Sunday 5 January 2014

Interstellar travel

Alien was shown on telly over the Xmas period. What a great movie! I saw it when it came out in 1980, a day or two after the last examination of my BSc degree. With those big exams behind me I was in a bit of a black mood but Alien really lifted my spirits. My only real disappointment was that one of the humans survived.

It's amusing how quickly images of future technology date. One of the crew interacts with a computer via a 1980s keyboard and a CRT monitor, for instance - not even a touch screen, far less by speaking, and in text, no GUI. In many other ways it's far-sighted, however.

Interstellar space is such a potential playground for science fiction. It's quite irresistible to authors and film-makers but the enormous distances have always been a huge problem: how could you make these journeys in a human lifetime, far less a time short enough for the action of space battles and political intrigues? Einstein's Theory of Special Relativity shows that the speed of light is a sort of ultimate speed limit of the physical world. As accelerated objects move at speeds closer and closer to the speed of light, they get more and more massive, so it gets harder to accelerate them further. Worse, some invented method for faster-than-light communication would open up the most horrible paradoxes: you could receive the answers to questions before you decided to ask them, for instance. Most people prefer to believe it's just not possible, rather than allowing that the normal sequence of cause and effect might sometimes break down. So we're stuck with travel no faster than the speed of light which means four years at least to the nearest star, even supposing we can make our spaceships move close to the speed of light, and many thousands of years to most others.

The normal solution of science fiction is to assume some advance in physics that will enable a way round this problem. For example, you can learn probably more than you ever wanted to know about Star Trek's "warp drive" in Memory Alpha, the Star Trek wiki. I still remember the gasps in the cinema when the Millenium Falcon entered hyperspace for the first time. There are probably very few Britons who don't know about Doctor Who's TARDIS, especially with the hugely successful reboot of recent years (but I need to get something off my chest here: I HATE it that they now show the TARDIS flying about like some sort of helicopter. It's WRONG. WRONG.). From thousands of science fiction novels that casually invoke such unknown physics, let me mention one personal favourite: M John Harrison's brilliant Light, in which the inventor of faster-than-light travel is also a serial killer.

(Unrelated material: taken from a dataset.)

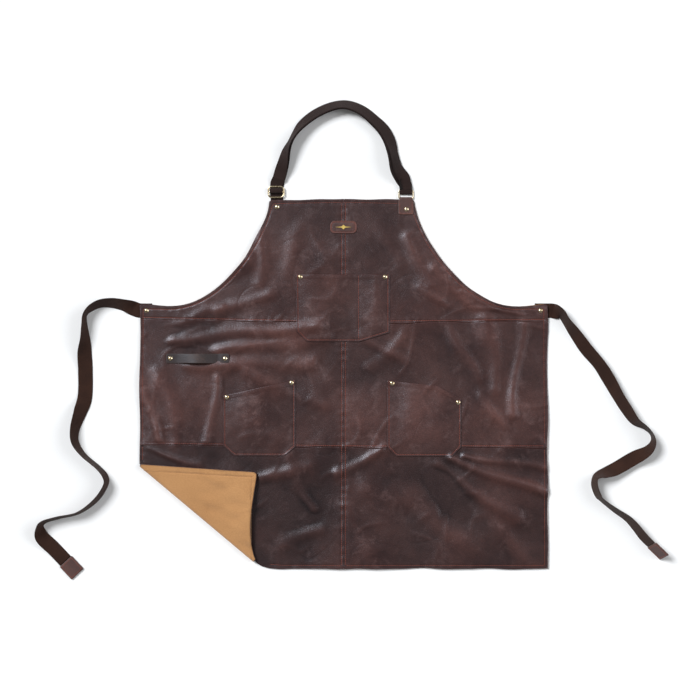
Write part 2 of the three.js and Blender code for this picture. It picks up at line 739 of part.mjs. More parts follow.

Let's face it. There is every chance that the physical world just doesn't work this way. No faster-than-light travel is possible and all our Star Treks and Star Wars and Doctors are just fantasies, not even "science fiction". Don't cry.

I like it that Alien takes the less preferred but more likely solution. The human crew are placed in suspended animation for most of their enormously long journeys and only revived after the many years of travel - unless, of course, they intercept signals of intelligent life that turn out to be warning them to keep away from beasties that will use them as incubators for a few hours before bursting fatally out of their stomachs. Anyway this device allows recognisable humans to make interstellar journeys although it does raise interesting questions beyond the scope of the movie, about the maintenance of a culture when communication involves such long intervals of time.

We're not really adapted for interstellar travel. Our individual lifespans are so short. But interstellar travel might eventually make sense if we evolve or, more likely, engineer ourselves into beings that live for, say 1,000 years. Then a 10 or 20 year journey to a nearby star would be a fine way of spending a little bit of your life. This might become possible with our existing bodies through bio-engineering, as imagined so excitingly by Freeman Dyson, or we might even find some way of divorcing consciousness from the body and supporting it in machines: "uploading" a person into a computer. Then the "person" would keep working as long as the machine did.

Of course science fiction has tackled these ideas as well. A student on one of my courses handed me a copy of Diaspora by Greg Egan. The protagonists in this book are our cultural and, umm, mechanical descendants but they have long since moved beyond organic bodies. As minds existing within machines they can contemplate journeys of thousands of years; they are effectively immortal. Most of the interest and possibly the deterrent value of this book lies in the nature of its protagonists, their motivations and relationships. In a time after biology these transhumans are not exactly people we can imagine having a beer and a chat with.

I haven't even mentioned Alcubierre and so on, attempts at identifying a road to faster-than-light travel based on known physics (which, so far, involve using a sort of matter not known to exist as well as demanding the generation of infeasible amounts of energy). Even if these technologies ultimately prove to be possible I believe they belong to an extremely distant future. I think changes to the physical nature of humanity will make thousand-year journeys feasible and attractive first.

So, Alien notwithstanding, I think the future of interstellar travel is summed up in a couple of phrases often heard in Scotland: "ye canna change the laws o' physics, Captain"; and "it's not for the likes of us".